In sum, consistent with our remand and Moore, supra, the court provided sufficient reasons for approving the downgraded sentence.
We briefly address defendant's argument that the trial court erred in refusing to consider her motion to withdraw her plea. We discern no error. Defendant filed her motion to withdraw her plea the same day the judge was to conduct the remand hearing. The judge correctly determined that the scope of the remand was limited to determining whether the sentence imposed in 2011 was justified under N.J.S.A. 2C:44-1(f).
However, the court should have considered the motion separately, after affording the State an opportunity to respond. A motion to withdraw a plea may be made at any time, subject to the manifest injustice standard if filed after sentencing. State v. O'Donnell, 435 N.J. Super. 351, 368 (App. Div. 2014) (citing Rule 3:21-1). We express no opinion as to the merits of the motion, nor do we express an opinion on a potential petition for post-conviction relief which, as we have explained, are separate and discrete applications for relief. Id. at 368-73.
Affirmed as to sentence. Remanded for consideration of the motion to withdraw the plea. We do not retain jurisdiction.
1 By the time of the court's decision on remand, defendant reportedly had completed the custodial portion of her sentence, and was released from parole on April 16, 2013.
2 The presentence report lists defendant's birthdate as October 15, 1981, while the revised judgment of conviction lists her birthdate as July 11, 1978. In her signed affidavit of December 22, 2011, defendant provided a birthdate of October 15, 1982.
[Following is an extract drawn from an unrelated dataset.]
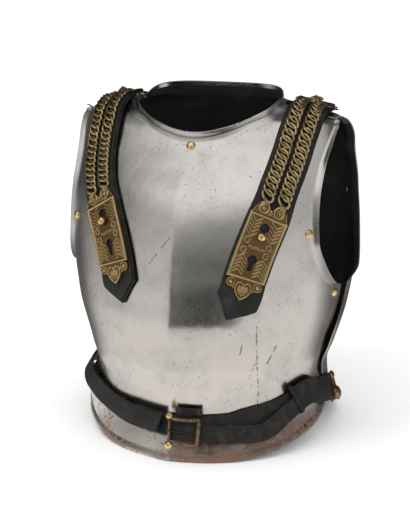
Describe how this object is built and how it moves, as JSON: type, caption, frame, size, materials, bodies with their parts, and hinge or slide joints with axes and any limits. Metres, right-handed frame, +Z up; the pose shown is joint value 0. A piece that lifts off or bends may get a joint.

3 In the judgment of conviction, the court omitted mitigating factor thirteen and included factor twelve, regarding cooperation with law enforcement authorities. N.J.S.A. 2C:44-1(b)(12). We conclude that the court did so in error. The court's oral decision governs. State v. Walker, 322 N.J. Super. 535, 556 (App. Div.) (holding that, "It is firmly established that the sentencing transcript is the true source of the sentence," not the judgment of conviction) (internal quotation marks and citation omitted), certif. denied, 162 N.J. 487 (1999).